Print out every line, exactly as written.

____________________

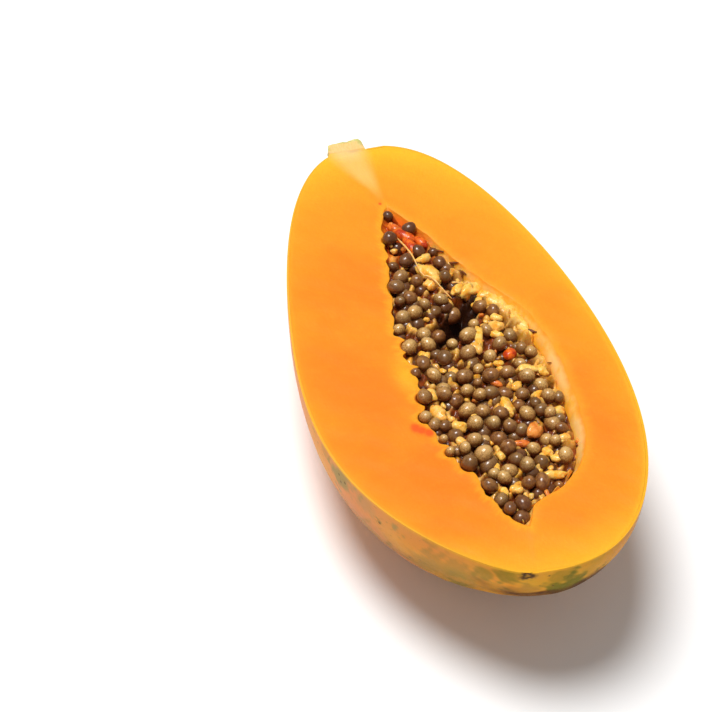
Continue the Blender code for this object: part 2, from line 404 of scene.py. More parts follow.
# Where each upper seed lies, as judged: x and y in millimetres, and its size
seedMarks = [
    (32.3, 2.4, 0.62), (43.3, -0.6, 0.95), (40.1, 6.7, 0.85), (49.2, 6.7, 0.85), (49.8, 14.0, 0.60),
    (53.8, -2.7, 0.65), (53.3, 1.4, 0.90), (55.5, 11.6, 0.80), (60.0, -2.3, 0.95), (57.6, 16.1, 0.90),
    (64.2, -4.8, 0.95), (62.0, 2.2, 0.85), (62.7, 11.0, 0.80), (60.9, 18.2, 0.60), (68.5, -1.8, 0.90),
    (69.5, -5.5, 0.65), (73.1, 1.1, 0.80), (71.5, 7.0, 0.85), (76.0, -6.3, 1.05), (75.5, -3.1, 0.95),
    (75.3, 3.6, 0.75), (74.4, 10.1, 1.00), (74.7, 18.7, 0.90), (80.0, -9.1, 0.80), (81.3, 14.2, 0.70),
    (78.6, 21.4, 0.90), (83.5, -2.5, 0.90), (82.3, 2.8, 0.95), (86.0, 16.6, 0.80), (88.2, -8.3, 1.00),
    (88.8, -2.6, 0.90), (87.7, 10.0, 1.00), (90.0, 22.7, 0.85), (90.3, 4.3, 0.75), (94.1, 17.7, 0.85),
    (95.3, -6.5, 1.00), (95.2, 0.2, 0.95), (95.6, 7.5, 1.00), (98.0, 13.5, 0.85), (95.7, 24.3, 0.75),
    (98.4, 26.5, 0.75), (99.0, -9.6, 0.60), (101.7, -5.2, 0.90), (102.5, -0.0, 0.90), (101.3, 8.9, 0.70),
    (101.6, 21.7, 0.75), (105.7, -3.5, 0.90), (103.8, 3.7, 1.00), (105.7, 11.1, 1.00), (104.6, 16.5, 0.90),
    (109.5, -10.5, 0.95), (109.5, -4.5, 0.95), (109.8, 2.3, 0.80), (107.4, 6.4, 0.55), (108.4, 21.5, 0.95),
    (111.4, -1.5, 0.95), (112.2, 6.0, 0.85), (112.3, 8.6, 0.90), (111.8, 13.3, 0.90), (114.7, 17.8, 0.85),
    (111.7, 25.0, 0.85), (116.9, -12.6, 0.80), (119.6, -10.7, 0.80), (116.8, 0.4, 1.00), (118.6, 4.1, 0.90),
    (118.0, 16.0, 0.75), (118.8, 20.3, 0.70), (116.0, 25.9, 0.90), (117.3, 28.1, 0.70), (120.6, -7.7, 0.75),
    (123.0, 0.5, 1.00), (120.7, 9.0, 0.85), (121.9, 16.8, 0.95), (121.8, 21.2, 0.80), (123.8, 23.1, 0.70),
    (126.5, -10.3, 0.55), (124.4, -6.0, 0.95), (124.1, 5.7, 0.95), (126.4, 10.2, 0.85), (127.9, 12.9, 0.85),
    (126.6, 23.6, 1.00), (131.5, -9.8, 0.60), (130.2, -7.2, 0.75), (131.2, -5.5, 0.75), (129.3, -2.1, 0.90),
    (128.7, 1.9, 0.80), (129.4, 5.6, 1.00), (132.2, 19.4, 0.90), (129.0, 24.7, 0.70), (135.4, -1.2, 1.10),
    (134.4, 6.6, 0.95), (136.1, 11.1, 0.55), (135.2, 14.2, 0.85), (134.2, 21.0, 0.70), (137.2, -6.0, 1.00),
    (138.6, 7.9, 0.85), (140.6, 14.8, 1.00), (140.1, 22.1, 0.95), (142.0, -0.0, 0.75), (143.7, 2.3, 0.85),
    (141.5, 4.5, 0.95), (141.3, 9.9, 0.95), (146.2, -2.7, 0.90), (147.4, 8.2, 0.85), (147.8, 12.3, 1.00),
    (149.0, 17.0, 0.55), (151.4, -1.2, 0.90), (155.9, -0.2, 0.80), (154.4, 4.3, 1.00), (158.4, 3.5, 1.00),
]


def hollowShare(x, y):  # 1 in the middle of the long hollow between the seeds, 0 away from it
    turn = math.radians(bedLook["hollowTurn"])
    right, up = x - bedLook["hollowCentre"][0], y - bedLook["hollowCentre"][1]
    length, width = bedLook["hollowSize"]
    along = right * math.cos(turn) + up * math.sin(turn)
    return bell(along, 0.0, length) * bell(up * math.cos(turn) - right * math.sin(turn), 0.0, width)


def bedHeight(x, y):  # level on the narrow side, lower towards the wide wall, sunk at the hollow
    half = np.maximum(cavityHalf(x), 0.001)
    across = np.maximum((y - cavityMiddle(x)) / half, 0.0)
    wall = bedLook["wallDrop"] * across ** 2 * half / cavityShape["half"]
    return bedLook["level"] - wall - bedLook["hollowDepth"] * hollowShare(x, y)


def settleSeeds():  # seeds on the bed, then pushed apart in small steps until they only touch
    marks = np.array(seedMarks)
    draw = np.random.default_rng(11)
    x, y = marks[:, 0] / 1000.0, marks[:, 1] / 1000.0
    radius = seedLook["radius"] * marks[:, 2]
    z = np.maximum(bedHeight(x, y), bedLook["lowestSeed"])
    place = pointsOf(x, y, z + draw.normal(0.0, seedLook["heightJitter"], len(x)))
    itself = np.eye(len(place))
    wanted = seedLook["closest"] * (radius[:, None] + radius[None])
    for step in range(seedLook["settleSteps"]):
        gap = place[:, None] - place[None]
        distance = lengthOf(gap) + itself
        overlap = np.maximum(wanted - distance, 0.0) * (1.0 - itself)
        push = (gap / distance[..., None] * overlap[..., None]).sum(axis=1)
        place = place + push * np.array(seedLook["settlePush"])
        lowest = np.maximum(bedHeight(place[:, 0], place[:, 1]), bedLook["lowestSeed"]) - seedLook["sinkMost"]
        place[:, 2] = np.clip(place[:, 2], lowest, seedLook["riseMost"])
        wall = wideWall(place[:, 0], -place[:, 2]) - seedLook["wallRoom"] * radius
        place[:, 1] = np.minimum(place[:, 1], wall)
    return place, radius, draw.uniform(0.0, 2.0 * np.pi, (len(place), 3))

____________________

### Finished answer
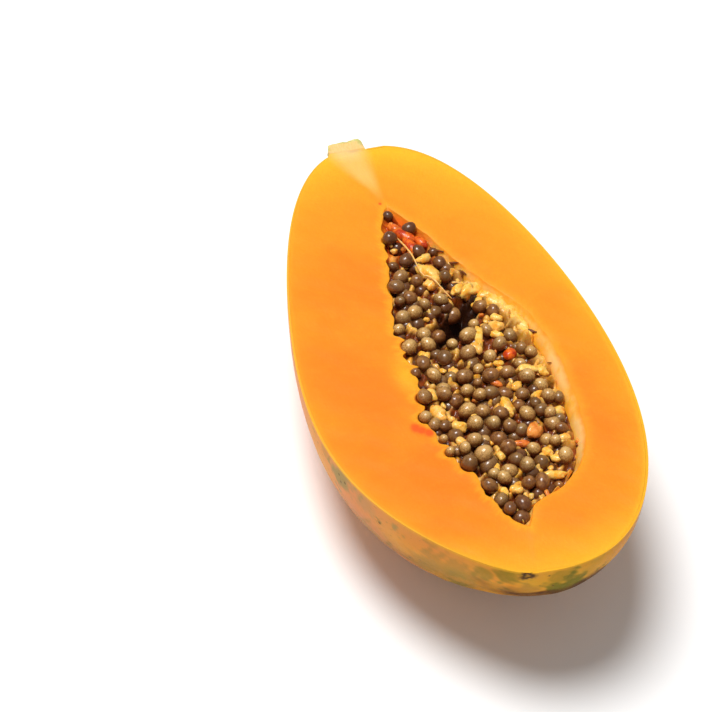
Continue the Blender code for this object: part 2, from line 404 of scene.py. More parts follow.
# Where each upper seed lies, as judged: x and y in millimetres, and its size
seedMarks = [
    (32.3, 2.4, 0.62), (43.3, -0.6, 0.95), (40.1, 6.7, 0.85), (49.2, 6.7, 0.85), (49.8, 14.0, 0.60),
    (53.8, -2.7, 0.65), (53.3, 1.4, 0.90), (55.5, 11.6, 0.80), (60.0, -2.3, 0.95), (57.6, 16.1, 0.90),
    (64.2, -4.8, 0.95), (62.0, 2.2, 0.85), (62.7, 11.0, 0.80), (60.9, 18.2, 0.60), (68.5, -1.8, 0.90),
    (69.5, -5.5, 0.65), (73.1, 1.1, 0.80), (71.5, 7.0, 0.85), (76.0, -6.3, 1.05), (75.5, -3.1, 0.95),
    (75.3, 3.6, 0.75), (74.4, 10.1, 1.00), (74.7, 18.7, 0.90), (80.0, -9.1, 0.80), (81.3, 14.2, 0.70),
    (78.6, 21.4, 0.90), (83.5, -2.5, 0.90), (82.3, 2.8, 0.95), (86.0, 16.6, 0.80), (88.2, -8.3, 1.00),
    (88.8, -2.6, 0.90), (87.7, 10.0, 1.00), (90.0, 22.7, 0.85), (90.3, 4.3, 0.75), (94.1, 17.7, 0.85),
    (95.3, -6.5, 1.00), (95.2, 0.2, 0.95), (95.6, 7.5, 1.00), (98.0, 13.5, 0.85), (95.7, 24.3, 0.75),
    (98.4, 26.5, 0.75), (99.0, -9.6, 0.60), (101.7, -5.2, 0.90), (102.5, -0.0, 0.90), (101.3, 8.9, 0.70),
    (101.6, 21.7, 0.75), (105.7, -3.5, 0.90), (103.8, 3.7, 1.00), (105.7, 11.1, 1.00), (104.6, 16.5, 0.90),
    (109.5, -10.5, 0.95), (109.5, -4.5, 0.95), (109.8, 2.3, 0.80), (107.4, 6.4, 0.55), (108.4, 21.5, 0.95),
    (111.4, -1.5, 0.95), (112.2, 6.0, 0.85), (112.3, 8.6, 0.90), (111.8, 13.3, 0.90), (114.7, 17.8, 0.85),
    (111.7, 25.0, 0.85), (116.9, -12.6, 0.80), (119.6, -10.7, 0.80), (116.8, 0.4, 1.00), (118.6, 4.1, 0.90),
    (118.0, 16.0, 0.75), (118.8, 20.3, 0.70), (116.0, 25.9, 0.90), (117.3, 28.1, 0.70), (120.6, -7.7, 0.75),
    (123.0, 0.5, 1.00), (120.7, 9.0, 0.85), (121.9, 16.8, 0.95), (121.8, 21.2, 0.80), (123.8, 23.1, 0.70),
    (126.5, -10.3, 0.55), (124.4, -6.0, 0.95), (124.1, 5.7, 0.95), (126.4, 10.2, 0.85), (127.9, 12.9, 0.85),
    (126.6, 23.6, 1.00), (131.5, -9.8, 0.60), (130.2, -7.2, 0.75), (131.2, -5.5, 0.75), (129.3, -2.1, 0.90),
    (128.7, 1.9, 0.80), (129.4, 5.6, 1.00), (132.2, 19.4, 0.90), (129.0, 24.7, 0.70), (135.4, -1.2, 1.10),
    (134.4, 6.6, 0.95), (136.1, 11.1, 0.55), (135.2, 14.2, 0.85), (134.2, 21.0, 0.70), (137.2, -6.0, 1.00),
    (138.6, 7.9, 0.85), (140.6, 14.8, 1.00), (140.1, 22.1, 0.95), (142.0, -0.0, 0.75), (143.7, 2.3, 0.85),
    (141.5, 4.5, 0.95), (141.3, 9.9, 0.95), (146.2, -2.7, 0.90), (147.4, 8.2, 0.85), (147.8, 12.3, 1.00),
    (149.0, 17.0, 0.55), (151.4, -1.2, 0.90), (155.9, -0.2, 0.80), (154.4, 4.3, 1.00), (158.4, 3.5, 1.00),
]


def hollowShare(x, y):  # 1 in the middle of the long hollow between the seeds, 0 away from it
    turn = math.radians(bedLook["hollowTurn"])
    right, up = x - bedLook["hollowCentre"][0], y - bedLook["hollowCentre"][1]
    length, width = bedLook["hollowSize"]
    along = right * math.cos(turn) + up * math.sin(turn)
    return bell(along, 0.0, length) * bell(up * math.cos(turn) - right * math.sin(turn), 0.0, width)


def bedHeight(x, y):  # level on the narrow side, lower towards the wide wall, sunk at the hollow
    half = np.maximum(cavityHalf(x), 0.001)
    across = np.maximum((y - cavityMiddle(x)) / half, 0.0)
    wall = bedLook["wallDrop"] * across ** 2 * half / cavityShape["half"]
    return bedLook["level"] - wall - bedLook["hollowDepth"] * hollowShare(x, y)


def settleSeeds():  # seeds on the bed, then pushed apart in small steps until they only touch
    marks = np.array(seedMarks)
    draw = np.random.default_rng(11)
    x, y = marks[:, 0] / 1000.0, marks[:, 1] / 1000.0
    radius = seedLook["radius"] * marks[:, 2]
    z = np.maximum(bedHeight(x, y), bedLook["lowestSeed"])
    place = pointsOf(x, y, z + draw.normal(0.0, seedLook["heightJitter"], len(x)))
    itself = np.eye(len(place))
    wanted = seedLook["closest"] * (radius[:, None] + radius[None])
    for step in range(seedLook["settleSteps"]):
        gap = place[:, None] - place[None]
        distance = lengthOf(gap) + itself
        overlap = np.maximum(wanted - distance, 0.0) * (1.0 - itself)
        push = (gap / distance[..., None] * overlap[..., None]).sum(axis=1)
        place = place + push * np.array(seedLook["settlePush"])
        lowest = np.maximum(bedHeight(place[:, 0], place[:, 1]), bedLook["lowestSeed"]) - seedLook["sinkMost"]
        place[:, 2] = np.clip(place[:, 2], lowest, seedLook["riseMost"])
        wall = wideWall(place[:, 0], -place[:, 2]) - seedLook["wallRoom"] * radius
        place[:, 1] = np.minimum(place[:, 1], wall)
    return place, radius, draw.uniform(0.0, 2.0 * np.pi, (len(place), 3))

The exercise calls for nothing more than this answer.